Community / Citizen Emergency Response Team Background Information
Members of neighborhoods (also known as NETs, Neighborhood Emergency Response Teams) form Community / Citizen Emergency Response Teams or groups. This also includes workplaces who want to be better prepared for the hazards that threaten their communities.
Beyond Disaster Response
Initially, CERT programs were developed to assist communities in taking care of themselves in the aftermath of a major disaster when first responders are overwhelmed by the number of emergency call and/or unable to respond to the number of call at the same time due to staffing limitations. As the CERT concept has taken hold across the country, CERTs have become much more than originally envisioned. CERTs have proven themselves an active and vital part of their communities' preparedness and response capability. For example, CERTs have been used to:
- Distribute and/or install smoke alarms and batteries to the elderly and disabled.
- Assist with evacuations and traffic control.
- Promote community awareness of potential hazards and preparedness measures.
- Supplement staffing at special events, such as parades and calibrations.
- Act as victims in training exercises conducted by emergency responders.
- Staff and setup shelters for families displaced during disasters
CERTs are an investment of local government's time and resources. To capitalize on this investment, program sponsors can view CERT members as a volunteer resource that can assist with public safety activities. Such an approach will actively involve members in serving their communities beyond disaster response and add value to the CERT program.
CERT Standards and Protocols
The best source of help in an emergency or disaster is the paid or volunteer professional responder. However, if they are not available or are delayed in their response due to the large number of emergency calls for assistance during a disaster, CERT members can help. CERTs are not intended to replace a community's response capability, but rather, to serve as an important supplement to it.
The Fire, Emergency Management and Police Departments sponsoring the CERT program are creating a volunteer resource that is part of the community's operational capability following a disaster. Those agencies have training standards for CERT personnel and protocols for their activation and use.
CERT members must keep their safety in mind as their first priority. CERT volunteers must know their capabilities and the limitations of their training and equipment and work within those limitations.
CERTs do NOT:
- Suppress or work with large fires.
- Enter structures that they consider damaged and dangerous by emergency responders.
- Perform hazardous materials cleanup or respond to incidents involving radiological, chemical, or biological agents.
- Perform medical, fire, or search and rescue operations beyond their level of training.
- Activate or deploy unless called for in their procedures.

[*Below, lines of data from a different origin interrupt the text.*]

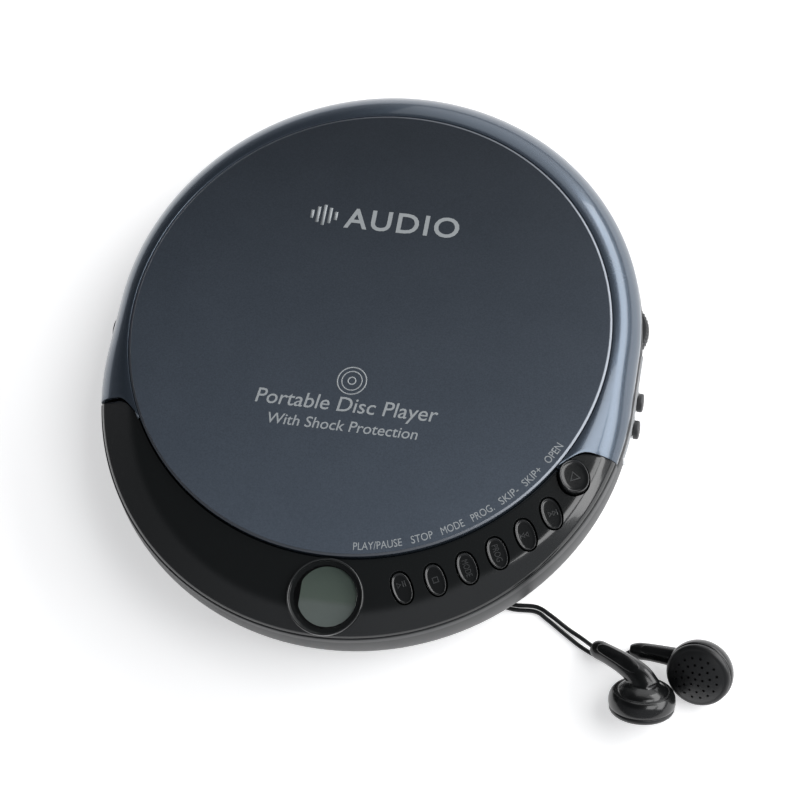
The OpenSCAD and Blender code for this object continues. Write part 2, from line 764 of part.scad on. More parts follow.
module bud_grille() {
  r = bud_d / 2;
  rotate_extrude($fn = 64) polygon([[0, 1.4], [r - 0.3, 1.4], [r - 0.2, 1.9], [r - 0.6, 2.8],
    [r - 1.6, 3.5], [r - 3.6, 4.2], [0, 4.7]]);
}

module front_bud_place() { translate([81, -77.3, 7.5]) rotate([0, 0, 3]) rotate([135, 0, 0]) children(); }
module rear_bud_place() { translate([94.1, -68.25, 7.05]) rotate([0, 0, -106]) rotate([0, 44, 0]) children(); }

// tapered stem from a cord's end into an earbud's housing
module stem(a, b, r0, r1, r2) {
  d = b - a;
  translate(a) rotate([0, acos(d[2] / norm(d)), atan2(d[1], d[0])])
    rotate_extrude($fn = 48) polygon([[0, 0], [r0, 0], [r1, 4.5], [r2, norm(d)], [0, norm(d)]]);
}

module bud_shell_front() {
  color("#1a1a1a") {
    front_bud_place() bud_shell();
    stem([67.6, -64.9, 3.9], [80.9, -75.2, 9.4], 1.8, 2.4, 2.6);
  }
}
module bud_grille_front() { color("#1a1a1a") front_bud_place() bud_grille(); }

module bud_shell_rear() {
  color("#1a1a1a") {
    rear_bud_place() bud_shell();
    stem([76.3, -63.8, 2.5], [94.2, -66.2, 5], 1.7, 2.3, 2.6);
  }
}
module bud_grille_rear() { color("#1a1a1a") rear_bud_place() bud_grille(); }

bottom_shell();
top_deck();
front_panel();
side_trim();
battery_contacts();
main_board();
board_parts();
headphone_jack();
power_jack();
display_ring();
display_lens();
lcd_panel();
key_board();
key_switches();
slide_switches();
mech_chassis();
chassis_dampers();
spindle_motor();
sled_motor();
guide_rods();
flat_cable();
case_screws();
rubber_feet();
hinge_pins();
lid_spring();
volume_pot();
lid_switch();
lid_rim();
lid_base();
lid_hook();
lid_plate();
lid_liner();
button_play();
button_stop();
button_mode();
button_prog();
button_skip_back();
button_skip_forward();
open_button();
latch_slide();
volume_wheel();
bass_knob();
hold_knob();
turntable();
hub_balls();
pickup_sled();
lens_holder();
lead_screw();
battery_door();
split_piece();
plug();
cord_coil();
lead_cord();
tail_cord();
front_strand();
rear_strand();
bud_shell_front();
bud_grille_front();
bud_shell_rear();
bud_grille_rear();
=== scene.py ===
"""Portable disc player with wired earphones: looks on the shared frame.

All shapes are written in millimetres in the case's own frame and scaled by MM. +Y runs from the display
to the lid hinge, +X to the volume wheel, +Z up, and the rubber feet stand on z = 0.
"""
import bmesh
import bpy
from math import asin, atan2, cos, exp, hypot, log, pi, radians, sin, sqrt, tan
from mathutils import Matrix, Vector


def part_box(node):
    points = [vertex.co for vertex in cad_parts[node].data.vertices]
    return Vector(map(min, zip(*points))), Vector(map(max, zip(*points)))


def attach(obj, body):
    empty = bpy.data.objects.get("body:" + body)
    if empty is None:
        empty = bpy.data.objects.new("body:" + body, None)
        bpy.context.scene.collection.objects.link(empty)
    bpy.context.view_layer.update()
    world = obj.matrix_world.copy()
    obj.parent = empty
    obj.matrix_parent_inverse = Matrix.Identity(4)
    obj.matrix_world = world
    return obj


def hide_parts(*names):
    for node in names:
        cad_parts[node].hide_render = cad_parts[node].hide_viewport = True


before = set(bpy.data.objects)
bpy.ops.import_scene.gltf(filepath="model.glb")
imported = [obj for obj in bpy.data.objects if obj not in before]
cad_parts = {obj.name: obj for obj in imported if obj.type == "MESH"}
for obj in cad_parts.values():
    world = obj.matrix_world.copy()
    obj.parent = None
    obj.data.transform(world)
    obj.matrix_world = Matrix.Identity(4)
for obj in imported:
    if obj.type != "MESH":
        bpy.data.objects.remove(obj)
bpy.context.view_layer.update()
MM = 0.001

# ---------- sizes in millimetres ----------

END_R = 69.5  # radius of the case's two round ends
END_Y = 7.5  # how far each end's centre lies from the middle
DISC_Y = 4.7  # disc axis, which is the centre of the lid plate too
PLATE_Z = 28.0  # upper face of the lid plate
PART_Z = 19.5  # parting plane between lower case and lid
SEAM = 27.0  # seam between lid and front panel, from the disc axis
GAP = 0.3  # air along that seam
PANEL_IN = 62.9  # inner edge of the front panel, from the disc axis
PANEL_Z = 27.0  # height of the panel at that edge
PANEL_TILT = radians(11.0)
KEY_W = 4.7
KEY_L = 7.85
KEY_TURN = 27.7  # long axes of the oval buttons, from the case's length, in degrees
OPEN_R = 67.35
OPEN_DIR = -30.3
DISPLAY_R = 72.35
DISPLAY_DIR = -88.0
HINGE_Y = 72.0
HINGE_Z = 16.5
ARM_X = 17.0  # each hinge arm, from the middle
ARM_W = 3.8
SIDE_Z = 15.0  # middle height of the controls on the right wall
WHEEL_AT = (61.4, 16.7)
FEET = [(x, y) for x in (-40, 40) for y in (-42, 42)]
SCREWS = [(33, 60), (-33, 60), (56, -36), (-56, -36), (22, -67), (-22, -67)]
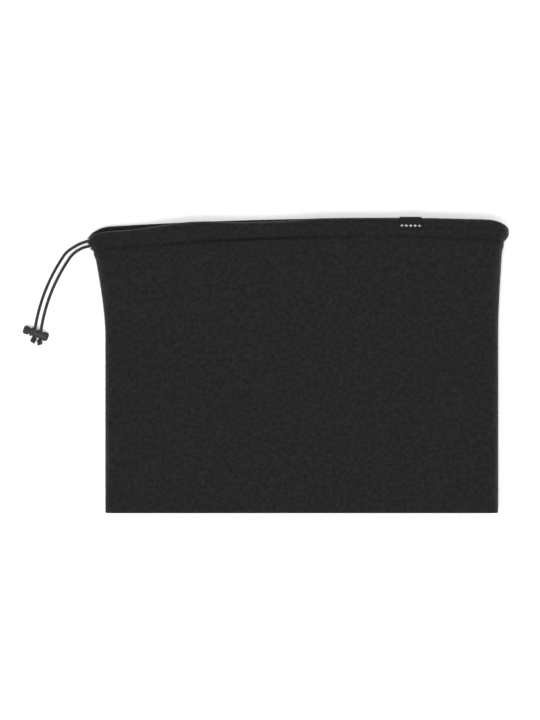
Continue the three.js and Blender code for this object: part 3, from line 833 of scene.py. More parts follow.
    def place(self, around: np.ndarray, down: np.ndarray, depth: np.ndarray) -> np.ndarray:
        """Points on the wall.

        The folds are half circles about the middle height, and the front and back are flat between them.
        The bow, the drawn-out lips, the stitch valley and the lie of the fabric are added to that.

        Args:
            around: how far round, 0 to 4.
            down: how far below the top edge.
            depth: how far in from the outer face.

        Returns:
            The points, with one more axis than the arguments.
        """
        around, down, depth = np.broadcast_arrays(around, down, depth)
        left, right, half = self.envelope(down)
        part = np.floor(around) % 4
        share = around - np.floor(around)
        turn = np.select(
            [part == 0, part == 1, part == 2],
            [np.pi / 2, np.pi / 2 - share * np.pi, -np.pi / 2],
            -np.pi / 2 - share * np.pi,
        )
        across = np.select([part == 0, part == 1, part == 2], [share, 1.0, 1 - share], 0.0)
        across = np.where(part == 3, 0.0, across)
        cos, sin = np.where((part == 0) | (part == 2), 0.0, np.cos(turn)), np.sin(turn)
        middle = mix(left + half, right - half, across)
        outer_ply = 1 - smooth(self.fleece, self.fleece + self.tunnel, depth)
        pulled = depth + self.valley(middle, down)
        x = middle + (half - pulled) * cos
        y = self.top - down - self.bow_drop(x, down)
        ear = np.exp(-(((down - self.opening_down) / self.ear_spread) ** 2)) * outer_ply
        bumped = x - self.ear_reach * ear * np.where(part == 3, np.maximum(-cos, 0), 0)
        front = smooth(-0.6, 1.0, sin)
        lift = front * self.front_lift(x, y, down) + (1 - front) * self.back_lift(x, y)
        y = y - front * self.front_drop(x) * (1 - np.clip(down / self.casing_height, 0, 1))
        return np.stack([bumped, y, half + (half - pulled) * sin + lift], axis=-1)

    def off_face(self, along: np.ndarray, out: np.ndarray) -> tuple[np.ndarray, np.ndarray]:
        """A place off the casing's outer face as (down, depth).

        Args:
            along: distance up the face, which goes on over the top fold.
            out: distance off the face.

        Returns:
            Down and depth.
        """
        angle = np.maximum(along, 0) / self.fold_radius
        reach = self.fold_radius + out
        down = self.fold_radius - reach * np.sin(angle) - np.minimum(along, 0)
        return down, self.fold_radius - reach * np.cos(angle)

    def round_at(self, x: np.ndarray, down: np.ndarray) -> np.ndarray:
        """The value of round at which the front has this x."""
        left, right, half = self.envelope(down)
        return (x - left - half) / (right - left - 2 * half)


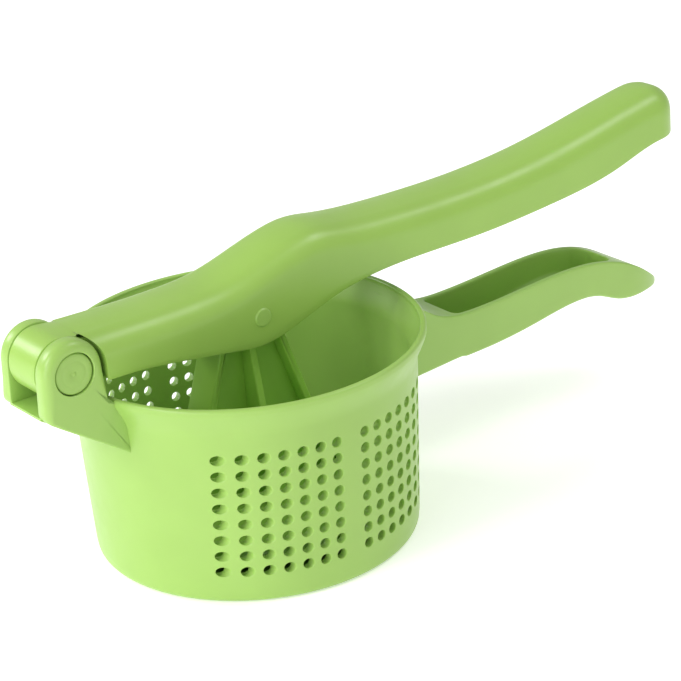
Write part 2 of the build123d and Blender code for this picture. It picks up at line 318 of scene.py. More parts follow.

CERTs are considered "Good Samaritans" and covered under the Volunteer Protection Act. CERT volunteers do not have any authority beyond serving as "Good Samaritan" when helping others.
When deployed appropriately, however, CERTs can complement and enhance emergency first-response capability in neighborhoods and workplaces by ensuring the safety of themselves and their families working outward to the neighborhood or office and beyond until first responders arrive. CERTs can then assist emergency first-response personnel as directed.